INDEMNIFICATION AGREEMENT
This INDEMNIFICATION AGREEMENT, dated as of June ___, 1999, is between AMERICAN NATIONAL CAN COMPANY, a Delaware corporation ("ANC") and PECHINEY, a corporation (societe anonyme) organized and existing under the laws of the Republic of France ("Pechiney").
WHEREAS, in contemplation of an initial public offering ("IPO") of common stock of American National Can Group, Inc., a Delaware corporation ("ANC Group"), (i) ANC has transferred to Pechiney Plastic Packaging, Inc., a Delaware corporation ("Pechiney Plastics"), all of ANC's assets and liabilities relating to flexible packaging, plastic bottles and laminated and plastic tube operations conducted by ANC (the "Plastic Packaging and Tube Operations"), and (ii) Pechiney has transferred, or caused to be transferred, all of the beverage can operations conducted by its direct and indirect subsidiaries to ANC Group;
WHEREAS, in connection with the IPO, Pechiney has agreed to provide indemnification to ANC for and against any direct losses incurred in respect of certain potential and unidentified environmental liabilities relating to its past and present operations and facilities (other than its beverage operations or the Plastic Packaging and Tube Operations transferred to Pechiney Plastics), as set forth in this Agreement.
NOW, THEREFORE, in consideration of the foregoing and the mutual agreements and covenants contained herein, the parties hereto agree as follows:
ARTICLE I
DEFINITIONS
SECTION 1.01. Certain Defined Terms.

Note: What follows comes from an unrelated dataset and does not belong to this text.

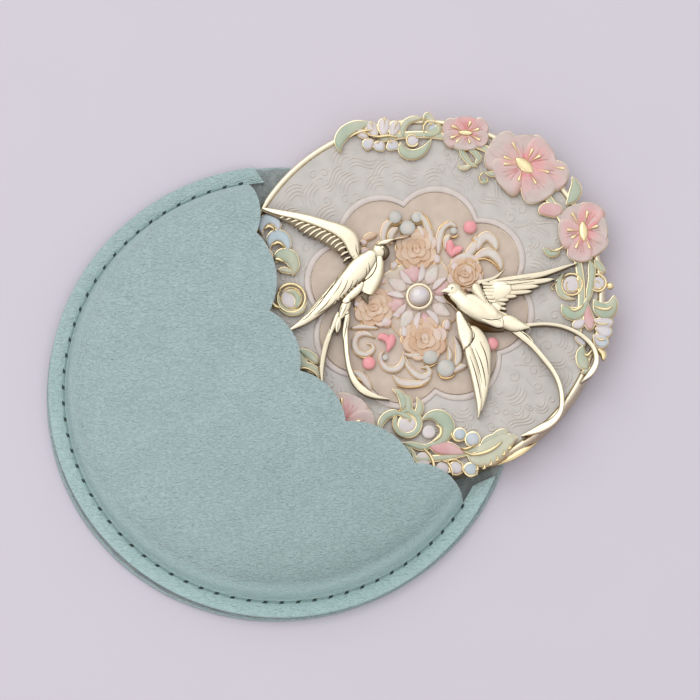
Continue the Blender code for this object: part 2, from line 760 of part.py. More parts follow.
# Swallows


def wing_outline(root_front, lead_one, lead_two, tip, root_back):
    """A smooth leading edge out to the tip, and feathers stepping back to the body."""
    corners = [place(*shares) for shares in (root_front, lead_one, lead_two, tip, root_back)]
    lead = [bezier(*corners[:4], step / wing_edge_samples) for step in range(wing_edge_samples + 1)]
    back = corners[4] - corners[3]
    inward = Vector((-back.y, back.x))
    if inward.dot(corners[0] - corners[3]) < 0:
        inward = -inward
    trail = []
    for feather in range(1, feathers):
        share = feather / feathers
        tip_at = corners[3] + back * share
        trail += [tip_at - back * feather_slant / feathers + inward * feather_depth_part * share, tip_at]
    return lead + trail + [corners[4]]


def build_swallow(name, body, wings, streamers):
    spine = smooth_path([place(*shares) for shares in body], body_samples)
    radii = [mix(body_radius_shares, i / (body_samples - 1)) * mirror_radius for i in range(body_samples)]
    middle = swallow_bottom + swallow_height / 2
    flatness = swallow_height / (2 * max(radii))
    pieces = [tube(f"{name}_body", spine, radii, middle, gold, flatness)]
    for index, wing in enumerate(wings):
        half = swallow_height * wing_thickness_part / 2 - wing_step * index
        outline = wing_outline(*wing)
        pieces.append(plate(f"{name}_wing_{index}", [outline], middle - half, middle + half, gold))
    for index, knots in enumerate(streamers):
        path = smooth_path([place(*shares) for shares in knots], streamer_samples)
        radii = [mix(streamer_radius_shares, i / (streamer_samples - 1)) * mirror_radius
                 for i in range(streamer_samples)]
        pieces.append(tube(f"{name}_streamer_{index}", path, radii, middle, gold, streamer_flatness, 1))
    fused(name, pieces, gold)


build_sleeve()
build_tray()
build_enamel()
build_rosette()
build_garland("upper", upper_vine_angles, upper_blossom_shares, upper_leaf_shares,
              upper_bud_shares, upper_ring_shares)
build_garland("lower", lower_vine_angles, lower_blossom_shares, lower_leaf_shares,
              lower_bud_shares, lower_ring_shares)
build_swallow("left_swallow", left_body_shares, left_wing_shares, left_streamer_shares)
build_swallow("right_swallow", right_body_shares, right_wing_shares, right_streamer_shares)
print(f"sleeve {2 * sleeve_radius:.4f} m across, {roof_bottom + wall_stack:.4f} m high")
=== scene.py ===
"""Looks of the pocket mirror with its relief back, half drawn out of its leather sleeve.

Strokes of the relief are written in pixels of the photograph, and world() takes them to the
frame. Heights are in millimetres above the table.
"""
import math
import random

import bpy
import numpy as np
from mathutils import Matrix, Vector
from mathutils.bvhtree import BVHTree

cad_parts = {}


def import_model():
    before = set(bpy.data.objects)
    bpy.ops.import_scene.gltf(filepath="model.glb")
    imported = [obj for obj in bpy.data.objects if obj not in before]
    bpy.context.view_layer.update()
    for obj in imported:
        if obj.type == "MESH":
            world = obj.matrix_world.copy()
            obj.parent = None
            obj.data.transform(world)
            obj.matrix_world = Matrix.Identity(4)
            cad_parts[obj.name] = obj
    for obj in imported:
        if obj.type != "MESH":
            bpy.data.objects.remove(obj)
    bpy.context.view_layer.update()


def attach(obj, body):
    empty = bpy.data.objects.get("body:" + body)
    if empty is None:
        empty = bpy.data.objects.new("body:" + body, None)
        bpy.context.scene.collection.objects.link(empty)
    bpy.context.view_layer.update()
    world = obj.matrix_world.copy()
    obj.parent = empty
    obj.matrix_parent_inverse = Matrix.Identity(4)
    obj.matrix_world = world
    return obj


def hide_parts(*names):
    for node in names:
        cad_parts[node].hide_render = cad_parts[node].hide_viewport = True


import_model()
random.seed(7)

MM = 0.001

# The least radius of a turned shell's loops, in millimetres
AXIS = 0.001

# The mirror's radius, its turn in the frame and its middle at rest, in metres
RADIUS = 0.0391
TURN = math.radians(-33.8)
CENTRE = np.array((0.035, 0))
SPIN = np.array(((math.cos(TURN), -math.sin(TURN)), (math.sin(TURN), math.cos(TURN))))

# The mirror's middle in the photograph and its reach across and up from there, in pixels
HUB = (420.5, 298)
REACH = (184, 179)

# The turn of the medallion's first cusp, from the mirror's own axis
CUSP_TURN = math.radians(9.5)

# The way off from the light, in the photograph and in the frame
AWAY = np.array((0.35, 0.94))
AWAY_HERE = SPIN @ (AWAY * (1, -1))

# Heights of the mirror's layers, from the CAD model
WEB, ENAMEL, ONLAY, FILL, STAMEN, BIRD = 4.95, 5.30, 5.75, 6.15, 6.75, 6.77


# Places

def world(points):
    """Pixels of the photograph to metres in the frame's plane."""
    points = np.asarray(points, float)
    shares = np.stack(((points[..., 0] - HUB[0]) / REACH[0], (HUB[1] - points[..., 1]) / REACH[1]), -1)
    return CENTRE + RADIUS * shares @ SPIN.T


def in_mm(points):
    """Millimetres round the origin to metres."""
    return points * MM


def around(steps):
    return np.linspace(0, math.tau, steps, endpoint=False)


def circle(turns):
    return np.stack((np.cos(turns), np.sin(turns)), -1)


def from_polar(centre, radius, turn):
    return centre[0] + radius * math.cos(turn), centre[1] + radius * math.sin(turn)


def at_height(ground, height):
    """A loop of points in metres, at a height in millimetres."""
    return np.column_stack((ground, np.full(len(ground), height * MM)))


def directions(path):
    """Unit vectors along a path and off to its side."""
    heading = np.gradient(path, axis=0)
    heading /= np.maximum(np.hypot(heading[:, 0], heading[:, 1]), 1e-9)[:, None]
    return heading, np.stack((-heading[:, 1], heading[:, 0]), -1)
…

The following terms shall have the meanings defined for such terms in the Sections of this Agreement set forth below:
"Affiliate" means, with respect to any specified Person, any other Person that directly, or indirectly through one or more intermediaries, controls, is controlled by, or is under common control with, such specified Person.
"Law" means any federal, state, local or foreign statute, law ordinance, regulation, rule, code, order requirement or rule of common law.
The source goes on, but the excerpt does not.